The grand challenges brought in by these scenarios include ensuring continuous unmaintained operation under faults and attacks. Systems may possibly utilize easier to upgrade computation resources in mobile phones or road side units whose trustworthiness needs to be established while the RTES approaches these units. And while attackers may try to compromise the RTES’ functionality or timing, we seek to protect the integrity and timeliness of systems and the privacy of their users. Mastering these challenges requires the expertise of several research areas, and so, the goal of this workshop is to bring together researchers and engineers from the security and dependability, distributed systems and real-time communities, in order to discuss and promote new and exciting research ideas and initiatives, and to identify and discuss the challenges that lie ahead for such critical applications.

Dependable and Secure Machine Learning (DSML 2018)

https://dependablesecureml.github.io

Machine learning (ML) is increasingly used in critical domains such as health and wellness, criminal sentencing recommendations, commerce, transportation, human capital management, entertainment, and communication. The design of ML systems has mainly focused on developing models, algorithms, and datasets on which they are trained to demonstrate high accuracy for specific tasks such as object recognition and classification. Machine learning algorithms typically construct a model by training on a labeled training dataset and their performance is assessed based on the accuracy in predicting labels for unseen (but often similar) testing data. This is based on the assumption that the training dataset is representative of the inputs that the system will face in deployment. However, in practice there are a wide variety of unexpected accidental, as well as adversarially-crafted, perturbations on the ML inputs that might lead to violations of this assumption. Further, ML algorithms are often executed on special-purpose hardware accelerators, which may themselves be subject to faults. Thus, there is a growing concern regarding the reliability, safety, security, and accountability of machine learning systems.
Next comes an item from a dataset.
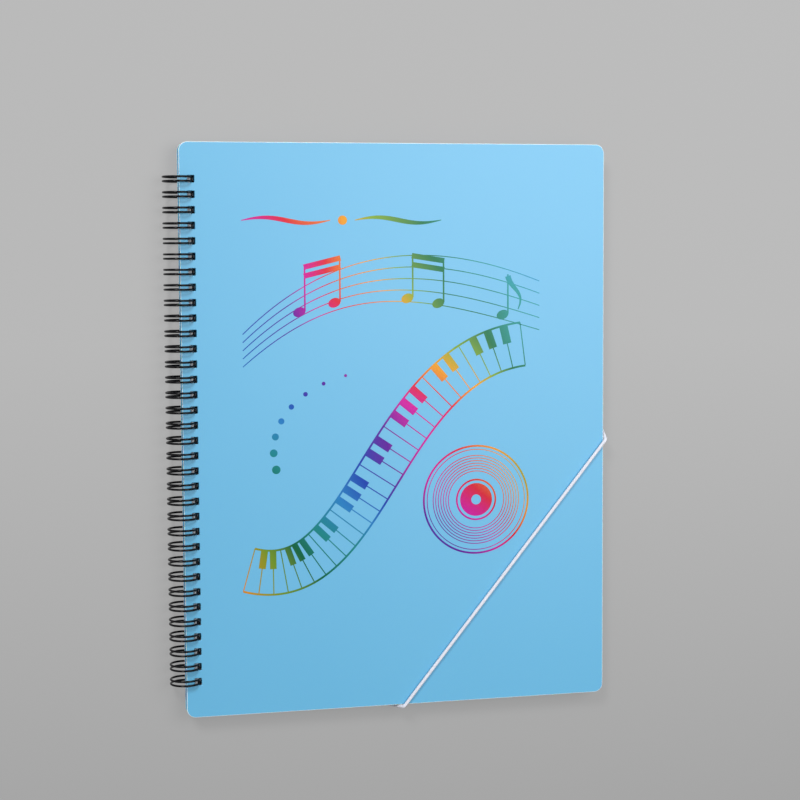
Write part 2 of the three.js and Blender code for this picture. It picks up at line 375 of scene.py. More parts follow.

The DSML workshop is intended to provide an open forum for researchers, practitioners, and the regulatory experts, to present and discuss innovative ideas and practical techniques and tools for producing dependable and secure ML systems. A major goal of the workshop is to draw the attention of the research community to the problem of establishing guarantees of reliability, security, safety, and robustness for systems that incorporate increasingly complex machine learning models, and to the challenge of determining whether such systems can comply with requirements set by regulations and standards for safety-critical systems.

4th International Workshop on MILS: Architecture and Assurance for Secure Systems (MILS 2018)

http://mils-workshop.mils.community

Motivations, goals, relevance to the dependability community Dependability and its assurance can be based on architecture. MILS is a high-assurance security architecture based on the concepts of separation and controlled information flow. The MILS architectural approach is all about decomposition of a system design into well-understood components and their interactions with the goal to achieve composable architecture and composable assurance for the designed system. The composability of architecture and assurance for secure systems is a grand challenge, which we undertake to meet using the MILS architectural approach. Architecture composition defines a secure system from trustworthy components and system architecture. The MILS framework for composable architecture is based on a separation kernel (which has overlapping functionality with a hypervisor) or distributed system that creates partitions to separate different security domains. Such a separation kernel or distributed system often needs to support real-time because there are many use-cases in embedded systems. Assurance composition targets creating an assurance argument for the overall system from arguments of its components and the system’s security architecture. The workshop also welcomes contributions on the industrial application of the MILS architecture, assurance and certification frameworks, attack methods and templates for MILS systems, as well as presenting the MILS community.

4th Workshop on Safety and Security of Intelligent Vehicles (SSIV 2018)

https://www.lsec.icmc.usp.br/ssiv

Over the last years, aerial and ground vehicles as well as mobile robot systems have been receiving an increased number of electronic components, connected through wireless networks and running embedded software. This strong integration between dedicated computing devices, the physical environment and networking, composes a Cyber-Physical System (CPS). CPS have thus become part of common vehicles, accessible to everyone, such as automobiles or unmanned aerial vehicles (UAVs). Furthermore, as processing power increases and software becomes more sophisticated, these vehicles gain the ability to perform complex operations, becoming more autonomous, efficient, adaptable, comfortable, safe and usable. These are known as Intelligent Vehicles (IV). This will be the fourth edition of the workshop, aiming at continuing the success of previous editions. The workshop will keep its focus on exploring the challenges and interdependencies between security, real-time, safety and certification, which emerge when introducing networked, autonomous and cooperative functionalities.